Particulate matter capturing capacity of roadside evergreen vegetation during the winter season

Abstract

In the urban atmosphere, particulate matter (PM), especially PM discharged by vehicle traffic, is a serious threat to residents’ health. As the PM capturing ability of most deciduous plants is significantly weakened during winter, it is important to further understand the PM removal capacity of evergreen species. Four representative roadside evergreen plants (two tree species and two shrub species) were tested along one main street in Hanover, Germany. The results showed that, in winter, notable differences existed among the evergreen species in terms of their PM capturing capacity. In general, Taxus baccata was the most efficient species, while Prunus laurocerasus was the least efficient. The capacity of each species varied in each month, but it was generally observed that T. baccata was the most stable and efficient species for both PM10 and PM2.5 capture during the whole winter.
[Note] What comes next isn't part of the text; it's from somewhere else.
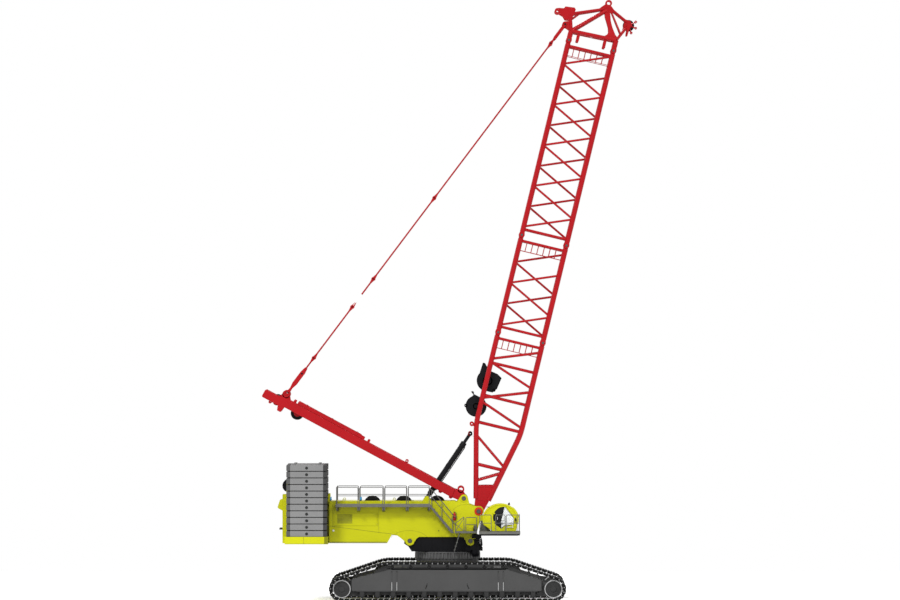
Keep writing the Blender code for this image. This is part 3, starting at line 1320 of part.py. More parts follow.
# ================================================================ stays and backstops
def stay_route():
    """Both ends of the main stay: its eye at the boom head and its eye on the mast."""
    return BOOM.flat(*HEAD_PIVOT), MAST.flat(*MAST_STAY_LUG)


def main_stay(side):
    """Rod with eyes from the boom head down to two plates beside the mast's lug."""
    head, foot = stay_route()
    length = math.dist(head, foot)
    line = Frame(foot, math.atan2(head[1] - foot[1], head[0] - foot[0]))
    y = side * BOOM_HALF_WIDTH
    lug = STAY_LUG_HALF + RUN
    outer = lug + STAY_PLATE
    span_through = (y - 0.5, y + 0.5)
    pieces = []
    for way in (-1, 1):
        span = (y + way * lug, y + way * outer)
        low = [*arc((0, 0), STAY_EYE_RADIUS, 90, 270, 5), (0.45, -0.06), (0.85, -0.10), (1.90, -0.12),
               (1.90, 0.12), (0.85, 0.10), (0.45, 0.06)]
        pieces.append(carve(line.plate(low, span), [disc(*foot, STAY_BORE_RADIUS, span_through, 10)]))
        top = [*arc((length, 0), 0.12, -90, 90, 4), (length - 1.05, 0.09), (length - 1.05, -0.09)]
        pieces.append(line.plate(top, span))
    # spacer blocks close the two plate pairs, and carry the rod
    for low, high in ((1.45, 1.95), (length - 1.10, length - 0.75)):
        spacer = [(low, -0.08), (high, -0.08), (high, 0.08), (low, 0.08)]
        pieces.append(line.plate(spacer, (y - outer, y + outer)))
    start, end = line.flat(1.70, 0), line.flat(length - 0.90, 0)
    pieces.append(tube((start[0], y, start[1]), (end[0], y, end[1]), STAY_ROD_RADIUS))
    for spot in (2.72, 6.55, 8.65, 14.72):
        rear, front = spot - 0.22, spot + 0.22
        eye = [(rear, -0.04), (spot, -0.09), (front, -0.04), (front, 0.04), (spot, 0.09), (rear, 0.04)]
        pieces.append(line.plate(eye, (y - 0.06, y + 0.06)))
    pieces.append(pin(*head, STAY_PIN_RADIUS, (y - outer - 0.02, y + outer + 0.02)))
    return fuse(pieces)


def backstop_line():
    head = BOOM.flat(*BACKSTOP_HEAD)
    foot = BACKSTOP_FOOT
    return Frame(foot, math.atan2(head[1] - foot[1], head[0] - foot[0])), math.dist(head, foot)


def backstop_barrel(side):
    """Cylinder barrel, hollow from its open end, with the eye at its foot."""
    line, _ = backstop_line()
    y = side * BACKSTOP_Y
    start, end = line.flat(0.28, 0), line.flat(BARREL_LENGTH, 0)
    barrel = tube((start[0], y, start[1]), (end[0], y, end[1]), BARREL_RADIUS, ROUND)
    eye = line.plate([*arc((0, 0), BACKSTOP_EYE_RADIUS, 90, 270, 8), (0.35, -0.10), (0.35, 0.10)],
                     (y - BACKSTOP_EYE_HALF, y + BACKSTOP_EYE_HALF))
    inner, beyond = line.flat(0.40, 0), line.flat(BARREL_LENGTH + 0.5, 0)
    bore = tube((inner[0], y, inner[1]), (beyond[0], y, beyond[1]), ROD_RADIUS + GAP, ROUND)
    pin_hole = pin_bore(*BACKSTOP_FOOT, BACKSTOP_PIN_RADIUS, (y - 0.5, y + 0.5))
    return carve(fuse([barrel, eye]), [bore, pin_hole])


def backstop_rod(side):
    """Rod that slides in the barrel; its eye lies between the boom's lug plates."""
    line, length = backstop_line()
    y = side * BACKSTOP_Y
    start, end = line.flat(0.85, 0), line.flat(length - 0.08, 0)
    rod = tube((start[0], y, start[1]), (end[0], y, end[1]), ROD_RADIUS, ROUND)
    neck, neck_half = length - 0.22, 0.085
    outline = [(neck, -neck_half), (neck, neck_half), *arc((length, 0), BACKSTOP_EYE_RADIUS, 90, -90, 8)]
    return fuse([rod, line.plate(outline, (y - ROD_RADIUS, y + ROD_RADIUS))])


# ================================================================ assembly
def build():
    ground = add_body("undercarriage")
    add_node("carbody", carbody(), "frame_grey", ground)
    add_node("slewing_ring", slewing_ring(), "frame_grey", ground)
    sides = {"right": -1, "left": 1}
    for name, side in sides.items():
        add_node("crawler_frame_" + name, crawler_frame(side), "frame_grey", ground)
        add_node("track_" + name, track(side), "dark_grey", ground)
        for end, way in (("drive_wheel", -1), ("idler_wheel", 1)):
            axle = (way * WHEEL_BASE / 2, side * TRACK_GAUGE / 2, TRACK_END_RADIUS)
            carrier = add_body(end + "_" + name, axle, ground)
            add_node(end + "_" + name, crawler_wheel(side, way), "dark_grey", carrier)

    upper = add_body("superstructure", (0, 0, RING_TOP), ground)
    add_node("turntable_frame", turntable_frame(), "black_paint", upper)
    add_node("upper_frame", upper_frame(), "lime_paint", upper)
    add_node("engine_block", engine_block(), "black_paint", upper)
    add_node("tail_frame", tail_frame(), "lime_paint", upper)
    for name, side in sides.items():
        add_node("counterweight_stack_" + name, counterweight_stack(side), "slab_grey", upper)
        add_node("walkway_" + name, walkway(side), "rail_grey", upper)
        hinge_x, hinge_y = service_hinge()
        hinge = (hinge_x, -side * hinge_y, (DOOR_BOTTOM + DOOR_TOP) / 2)
        carrier = add_body("service_door_" + name, hinge, upper)
        add_node("service_door_" + name, service_door(side), "lime_paint", carrier)
    add_node("stairs", stairs(), "rail_grey", upper)
    add_node("landing", landing(), "rail_grey", upper)
    add_node("cab_platform", cab_platform(), "rail_grey", upper)
    for number, x in enumerate(DRUM_X, 1):
        name = f"hoist_drum_{number}"
        add_node(name, hoist_drum(x), "black_paint", add_body(name, (x, 0, DRUM_Z), upper))
    winch_x, winch_z = LUFFING_WINCH
    luffing = hoist_drum(winch_x, winch_z, LUFFING_HALF_LENGTH, LUFFING_WINCH_RADIUS, LUFFING_CORE_RADIUS,
                         LUFFING_SHAFT_RADIUS, LUFFING_CHEEK)
    carrier = add_body("luffing_winch", (winch_x, 0, winch_z), upper)
    add_node("luffing_winch_drum", luffing, "black_paint", carrier)

    add_node("cab_shell", cab_shell(), "lime_paint", upper)
    add_node("cab_glass_outer", side_glass("outer"), "clear_glass", upper)
    add_node("cab_glass_inner", side_glass("inner"), "clear_glass", upper)
    add_node("windscreen", windscreen(), "clear_glass", upper)
    add_node("operator_seat", operator_seat(), "seat_cloth", upper)
    add_node("control_console", control_console(), "black_paint", upper)
    door_hinge = (*cab_hinge(), WINDOW_CENTRE[1])
    add_node("cab_door", cab_door(), "tinted", add_body("cab_door", door_hinge, upper))

    boom_x, boom_z = BOOM_PIN
    boom = add_body("boom", (boom_x, 0, boom_z), upper)
    add_node("boom_foot", boom_foot(), "red_paint", boom)
    short = insert_section(FOOT_LENGTH, SHORT_LENGTH, SHORT_LACING)
    add_node("boom_insert_short", short, "red_paint", boom)
    long = insert_section(FOOT_LENGTH + SHORT_LENGTH, LONG_LENGTH, LONG_LACING)
    add_node("boom_insert_long", long, "red_paint", boom)
    add_node("boom_head", boom_head(), "red_paint", boom)
    for name, winch, tie in zip(("upper", "lower"), (UPPER_WINCH, LOWER_WINCH), winch_ties()):
        add_node(f"boom_winch_frame_{name}", boom_winch_frame(winch, tie), "black_paint", boom)
        x, z = BOOM.flat(winch[0], winch[1])
        carrier = add_body(f"boom_winch_drum_{name}", (x, 0, z), boom)
        add_node(f"boom_winch_drum_{name}", boom_winch_drum(winch), "black_paint", carrier)
    x, z = BOOM.flat(*NOSE_AXLE)
    add_node("nose_sheave", nose_sheave(), "black_paint", add_body("nose_sheave", (x, 0, z), boom))

    mast_x, mast_z = MAST_PIN
    mast = add_body("mast", (mast_x, 0, mast_z), upper)
    add_node("mast_frame", mast_frame(), "red_paint", mast)
    for name, (s, v, radius) in zip(("outer", "inner"), MAST_SHEAVES):
        x, z = MAST.flat(s, v)
        carrier = add_body("mast_sheaves_" + name, (x, 0, z), mast)
        add_node("mast_sheaves_" + name, mast_sheaves(s, v, radius), "black_paint", carrier)
    head, _ = stay_route()
    stays = add_body("main_stays", (head[0], 0, head[1]), boom)
    foot_x, foot_z = BACKSTOP_FOOT
    barrels = add_body("backstop_barrels", (foot_x, 0, foot_z), upper)
    rods = add_body("backstop_rods", (foot_x, 0, foot_z), barrels)
    for name, side in sides.items():
        add_node("stored_bar_" + name, stored_bar(side), "red_paint", mast)
        add_node("main_stay_" + name, main_stay(side), "red_paint", stays)
        add_node("backstop_barrel_" + name, backstop_barrel(side), "black_paint", barrels)
        add_node("backstop_rod_" + name, backstop_rod(side), "steel", rods)


clear_scene()
MATERIALS = make_materials()
build()
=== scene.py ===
"""Looks of the crawler crane: painted lattice boom and mast, tracks, superstructure, cab and rails.

Each new piece is a surface worked out with numpy, and rides on the body that carries it.
"""
import json
import math

import bmesh
import bpy
import numpy as np
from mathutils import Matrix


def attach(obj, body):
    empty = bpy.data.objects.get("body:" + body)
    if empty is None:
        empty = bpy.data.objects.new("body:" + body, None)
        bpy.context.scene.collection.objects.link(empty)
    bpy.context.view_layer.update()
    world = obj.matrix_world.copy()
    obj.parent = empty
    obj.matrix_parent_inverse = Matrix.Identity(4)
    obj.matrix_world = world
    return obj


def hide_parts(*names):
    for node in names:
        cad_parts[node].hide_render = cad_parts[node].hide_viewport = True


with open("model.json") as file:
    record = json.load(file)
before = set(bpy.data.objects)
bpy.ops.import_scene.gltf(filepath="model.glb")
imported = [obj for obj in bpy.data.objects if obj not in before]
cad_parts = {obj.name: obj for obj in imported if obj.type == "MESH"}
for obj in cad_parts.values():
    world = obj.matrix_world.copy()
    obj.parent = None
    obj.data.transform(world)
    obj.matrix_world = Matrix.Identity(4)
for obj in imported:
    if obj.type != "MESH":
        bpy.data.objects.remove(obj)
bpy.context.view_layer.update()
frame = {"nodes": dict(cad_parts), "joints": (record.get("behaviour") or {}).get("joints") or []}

PIVOT = {joint["name"]: np.array(joint["pos_m"], float) for joint in frame["joints"] if "pos_m" in joint}
SIDES = {"right": -1, "left": 1}
X_AXIS, Y_AXIS, Z_AXIS = np.eye(3)


# ================================================================ finishes
def soft_noise(tree, scale, detail, seat):
    """Noise of the object's own coordinates, so it stays with the piece as it moves."""
    noise = tree.nodes.new("ShaderNodeTexNoise")
    noise.inputs["Scale"].default_value = scale
    noise.inputs["Detail"].default_value = detail
    noise.inputs["Roughness"].default_value = 0.6
    tree.links.new(seat.outputs["Object"], noise.inputs["Vector"])
    return noise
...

Its PM capturing capacity reached its peak value in December and then gradually declined. From November to January, Pinus nigra showed a high PM capturing capacity at first, but its capacity later declined sharply. Though Hedera helix had two peak values, in December and in February, its capacity was still much lower than that of either of the two needle-leaved species. P. laurocerasus was the most inefficient species during all winter months. Through SEM observation, it was found that the abundance of ridges and grooves increased the roughness of the leaf surface of T. baccata, and thus, there was sufficient room on the leaf to capture PM. Among all tested species, the leaf surface of P. laurocerasus was the smoothest, and the fewest particles were observed on its leaves. A negative correlation was found between the leaf surface contact angle and its PM capturing capacity. P. laurocerasus showed the largest contact angle and the lowest PM capturing capacity, while the most efficient species, T. baccata, had the smallest contact angle. This indicated that hydrophilic leaves tended to have a higher capacity for PM capture. This study highlights the importance of evergreen roadside plants for PM pollution management during winter and provides insights for further roadside green infrastructure planning to improve urban air quality.